DIRECTIONS FOR THIS TASK:
Scan the following material for the string "with" and copy each line in which it appears.
++++++++
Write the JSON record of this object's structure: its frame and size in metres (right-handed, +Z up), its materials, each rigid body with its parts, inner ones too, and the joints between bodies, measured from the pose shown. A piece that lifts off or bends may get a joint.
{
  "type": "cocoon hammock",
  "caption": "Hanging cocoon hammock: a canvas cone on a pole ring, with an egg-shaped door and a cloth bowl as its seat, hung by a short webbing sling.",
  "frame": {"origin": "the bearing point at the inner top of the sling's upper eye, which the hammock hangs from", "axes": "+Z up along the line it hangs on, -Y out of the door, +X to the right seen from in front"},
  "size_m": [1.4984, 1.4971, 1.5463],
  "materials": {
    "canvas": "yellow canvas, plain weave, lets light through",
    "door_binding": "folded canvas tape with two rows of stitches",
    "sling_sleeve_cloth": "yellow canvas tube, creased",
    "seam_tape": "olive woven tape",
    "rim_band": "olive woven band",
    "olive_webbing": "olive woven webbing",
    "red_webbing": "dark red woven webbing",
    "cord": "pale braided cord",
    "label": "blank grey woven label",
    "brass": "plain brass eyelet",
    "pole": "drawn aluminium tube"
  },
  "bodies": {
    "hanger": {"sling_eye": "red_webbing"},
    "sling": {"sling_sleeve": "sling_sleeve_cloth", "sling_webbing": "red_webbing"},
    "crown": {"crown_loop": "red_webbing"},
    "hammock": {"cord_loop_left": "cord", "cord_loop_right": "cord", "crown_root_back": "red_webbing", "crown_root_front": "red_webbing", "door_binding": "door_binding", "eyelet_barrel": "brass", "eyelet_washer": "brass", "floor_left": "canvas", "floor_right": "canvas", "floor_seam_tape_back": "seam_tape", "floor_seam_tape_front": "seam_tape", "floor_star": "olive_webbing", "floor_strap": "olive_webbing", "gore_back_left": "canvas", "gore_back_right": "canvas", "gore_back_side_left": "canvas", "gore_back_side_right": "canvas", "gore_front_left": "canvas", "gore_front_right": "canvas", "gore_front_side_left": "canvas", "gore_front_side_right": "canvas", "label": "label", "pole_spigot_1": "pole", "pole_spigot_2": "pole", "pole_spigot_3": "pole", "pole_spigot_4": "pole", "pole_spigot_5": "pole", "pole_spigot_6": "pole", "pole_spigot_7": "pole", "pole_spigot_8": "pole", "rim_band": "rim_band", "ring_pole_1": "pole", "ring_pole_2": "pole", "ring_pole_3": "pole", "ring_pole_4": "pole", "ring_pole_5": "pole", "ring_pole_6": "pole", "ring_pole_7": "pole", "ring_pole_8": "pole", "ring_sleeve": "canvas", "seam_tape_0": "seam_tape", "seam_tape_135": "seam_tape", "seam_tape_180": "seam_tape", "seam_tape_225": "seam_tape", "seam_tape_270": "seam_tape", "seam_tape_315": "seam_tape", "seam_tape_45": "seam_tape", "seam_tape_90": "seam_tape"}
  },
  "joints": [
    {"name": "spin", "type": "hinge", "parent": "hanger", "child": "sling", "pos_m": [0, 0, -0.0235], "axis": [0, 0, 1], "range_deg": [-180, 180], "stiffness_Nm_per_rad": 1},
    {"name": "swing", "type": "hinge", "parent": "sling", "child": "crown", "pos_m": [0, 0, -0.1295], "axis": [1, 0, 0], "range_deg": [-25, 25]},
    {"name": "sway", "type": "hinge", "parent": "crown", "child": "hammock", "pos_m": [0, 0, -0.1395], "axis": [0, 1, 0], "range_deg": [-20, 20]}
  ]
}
++++++++
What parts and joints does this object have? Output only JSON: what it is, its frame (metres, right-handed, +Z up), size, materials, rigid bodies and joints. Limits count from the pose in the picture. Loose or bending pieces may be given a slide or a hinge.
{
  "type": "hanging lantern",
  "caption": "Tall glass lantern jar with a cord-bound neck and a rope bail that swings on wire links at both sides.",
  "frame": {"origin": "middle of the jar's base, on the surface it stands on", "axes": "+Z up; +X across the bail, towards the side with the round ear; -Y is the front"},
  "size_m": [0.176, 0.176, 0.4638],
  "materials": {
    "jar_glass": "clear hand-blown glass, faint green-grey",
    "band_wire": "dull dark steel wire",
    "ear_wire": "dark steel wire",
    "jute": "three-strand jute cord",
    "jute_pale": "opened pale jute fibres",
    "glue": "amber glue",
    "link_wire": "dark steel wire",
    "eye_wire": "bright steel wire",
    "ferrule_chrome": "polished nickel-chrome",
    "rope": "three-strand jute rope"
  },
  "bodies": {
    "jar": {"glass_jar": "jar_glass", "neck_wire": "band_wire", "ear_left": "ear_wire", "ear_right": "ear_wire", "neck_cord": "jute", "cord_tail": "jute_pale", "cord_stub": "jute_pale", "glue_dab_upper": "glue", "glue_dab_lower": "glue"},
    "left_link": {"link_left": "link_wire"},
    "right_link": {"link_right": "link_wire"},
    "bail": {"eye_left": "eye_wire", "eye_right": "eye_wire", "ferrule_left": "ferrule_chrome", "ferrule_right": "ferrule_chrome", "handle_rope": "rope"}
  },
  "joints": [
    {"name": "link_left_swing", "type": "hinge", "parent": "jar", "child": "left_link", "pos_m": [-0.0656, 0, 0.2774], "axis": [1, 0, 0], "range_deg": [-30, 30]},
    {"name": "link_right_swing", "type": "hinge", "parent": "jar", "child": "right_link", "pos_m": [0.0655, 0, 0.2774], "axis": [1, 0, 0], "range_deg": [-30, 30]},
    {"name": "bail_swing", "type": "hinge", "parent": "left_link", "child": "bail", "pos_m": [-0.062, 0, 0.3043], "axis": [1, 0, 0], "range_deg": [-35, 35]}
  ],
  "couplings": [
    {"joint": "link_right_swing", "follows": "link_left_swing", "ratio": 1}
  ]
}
++++++++
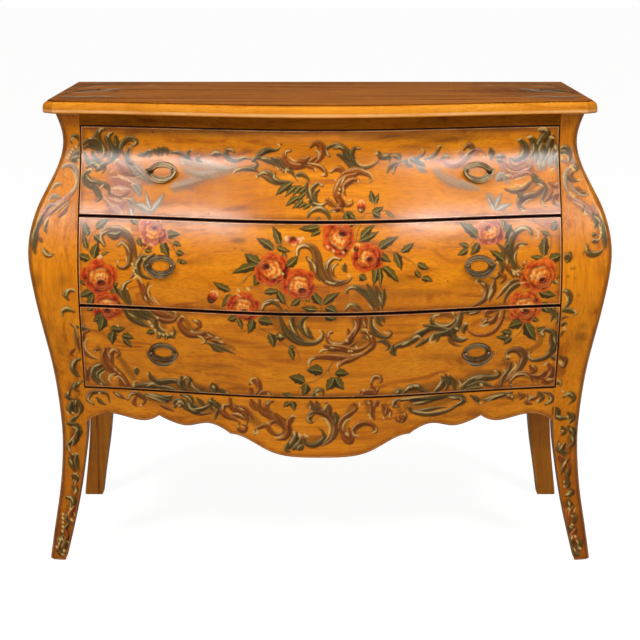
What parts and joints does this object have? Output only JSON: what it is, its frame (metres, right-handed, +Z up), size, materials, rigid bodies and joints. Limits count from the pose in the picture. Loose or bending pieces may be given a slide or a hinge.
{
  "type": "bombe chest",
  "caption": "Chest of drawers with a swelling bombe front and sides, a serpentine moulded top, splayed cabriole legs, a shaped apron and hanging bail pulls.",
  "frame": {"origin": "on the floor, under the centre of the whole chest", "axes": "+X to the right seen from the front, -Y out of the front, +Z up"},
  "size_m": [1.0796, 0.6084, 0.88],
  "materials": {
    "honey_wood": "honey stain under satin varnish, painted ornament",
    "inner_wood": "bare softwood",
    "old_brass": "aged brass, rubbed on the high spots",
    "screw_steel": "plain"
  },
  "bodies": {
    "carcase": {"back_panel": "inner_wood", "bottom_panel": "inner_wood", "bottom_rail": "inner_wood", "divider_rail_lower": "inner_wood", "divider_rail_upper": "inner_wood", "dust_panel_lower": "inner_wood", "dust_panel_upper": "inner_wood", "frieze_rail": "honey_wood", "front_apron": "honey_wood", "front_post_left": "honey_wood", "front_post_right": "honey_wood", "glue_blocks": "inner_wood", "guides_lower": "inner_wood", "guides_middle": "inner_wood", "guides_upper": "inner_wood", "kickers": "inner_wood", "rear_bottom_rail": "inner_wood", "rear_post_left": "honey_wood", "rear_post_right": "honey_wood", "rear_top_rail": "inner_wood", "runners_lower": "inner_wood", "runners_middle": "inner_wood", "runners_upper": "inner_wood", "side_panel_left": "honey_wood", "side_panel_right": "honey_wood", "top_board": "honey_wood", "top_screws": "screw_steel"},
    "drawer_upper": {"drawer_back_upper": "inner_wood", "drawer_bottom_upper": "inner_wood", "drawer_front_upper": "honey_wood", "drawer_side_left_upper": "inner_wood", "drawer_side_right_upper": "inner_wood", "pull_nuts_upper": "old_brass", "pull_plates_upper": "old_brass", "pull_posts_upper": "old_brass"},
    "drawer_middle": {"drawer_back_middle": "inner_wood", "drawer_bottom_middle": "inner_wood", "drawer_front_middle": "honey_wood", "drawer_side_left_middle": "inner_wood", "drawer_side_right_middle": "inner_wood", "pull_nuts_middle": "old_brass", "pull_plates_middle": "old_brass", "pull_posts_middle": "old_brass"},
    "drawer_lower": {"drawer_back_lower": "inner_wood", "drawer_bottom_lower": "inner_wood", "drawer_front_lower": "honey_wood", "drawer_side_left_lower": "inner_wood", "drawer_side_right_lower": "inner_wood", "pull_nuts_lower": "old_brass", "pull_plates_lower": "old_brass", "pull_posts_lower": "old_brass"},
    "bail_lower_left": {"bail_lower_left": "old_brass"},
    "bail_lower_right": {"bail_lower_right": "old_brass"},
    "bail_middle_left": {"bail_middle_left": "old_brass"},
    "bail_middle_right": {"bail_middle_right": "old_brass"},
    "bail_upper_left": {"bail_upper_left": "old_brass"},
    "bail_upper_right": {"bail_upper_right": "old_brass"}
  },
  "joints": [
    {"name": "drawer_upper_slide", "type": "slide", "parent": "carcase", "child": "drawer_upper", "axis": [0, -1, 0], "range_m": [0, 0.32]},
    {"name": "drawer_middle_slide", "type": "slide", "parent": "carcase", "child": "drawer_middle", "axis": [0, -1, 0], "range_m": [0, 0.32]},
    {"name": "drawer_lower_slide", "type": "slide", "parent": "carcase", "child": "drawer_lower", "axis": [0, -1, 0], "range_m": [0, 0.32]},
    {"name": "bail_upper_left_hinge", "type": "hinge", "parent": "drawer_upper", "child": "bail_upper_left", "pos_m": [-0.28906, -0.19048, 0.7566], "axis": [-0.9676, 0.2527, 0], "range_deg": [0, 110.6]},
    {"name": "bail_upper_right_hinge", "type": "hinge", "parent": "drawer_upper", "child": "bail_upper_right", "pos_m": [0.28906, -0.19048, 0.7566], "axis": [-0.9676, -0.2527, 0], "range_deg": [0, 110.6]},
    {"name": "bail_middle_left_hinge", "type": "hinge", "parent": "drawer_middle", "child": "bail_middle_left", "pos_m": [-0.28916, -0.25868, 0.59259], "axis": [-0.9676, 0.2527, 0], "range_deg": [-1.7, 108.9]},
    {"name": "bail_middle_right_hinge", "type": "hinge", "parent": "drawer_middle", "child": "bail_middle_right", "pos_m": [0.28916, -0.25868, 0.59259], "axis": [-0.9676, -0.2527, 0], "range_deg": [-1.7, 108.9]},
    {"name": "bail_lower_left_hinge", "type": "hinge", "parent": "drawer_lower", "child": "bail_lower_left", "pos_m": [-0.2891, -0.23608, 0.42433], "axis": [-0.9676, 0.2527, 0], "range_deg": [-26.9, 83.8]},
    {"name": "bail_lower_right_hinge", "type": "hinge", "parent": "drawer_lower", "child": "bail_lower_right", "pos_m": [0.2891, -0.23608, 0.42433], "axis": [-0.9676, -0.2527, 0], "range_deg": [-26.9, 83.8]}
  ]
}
++++++++
SOLUTION BELOW:
Write the JSON record of this object's structure: its frame and size in metres (right-handed, +Z up), its materials, each rigid body with its parts, inner ones too, and the joints between bodies, measured from the pose shown. A piece that lifts off or bends may get a joint.
  "caption": "Hanging cocoon hammock: a canvas cone on a pole ring, with an egg-shaped door and a cloth bowl as its seat, hung by a short webbing sling.",
    "door_binding": "folded canvas tape with two rows of stitches",
  "caption": "Tall glass lantern jar with a cord-bound neck and a rope bail that swings on wire links at both sides.",
  "frame": {"origin": "middle of the jar's base, on the surface it stands on", "axes": "+Z up; +X across the bail, towards the side with the round ear; -Y is the front"},
  "caption": "Chest of drawers with a swelling bombe front and sides, a serpentine moulded top, splayed cabriole legs, a shaped apron and hanging bail pulls.",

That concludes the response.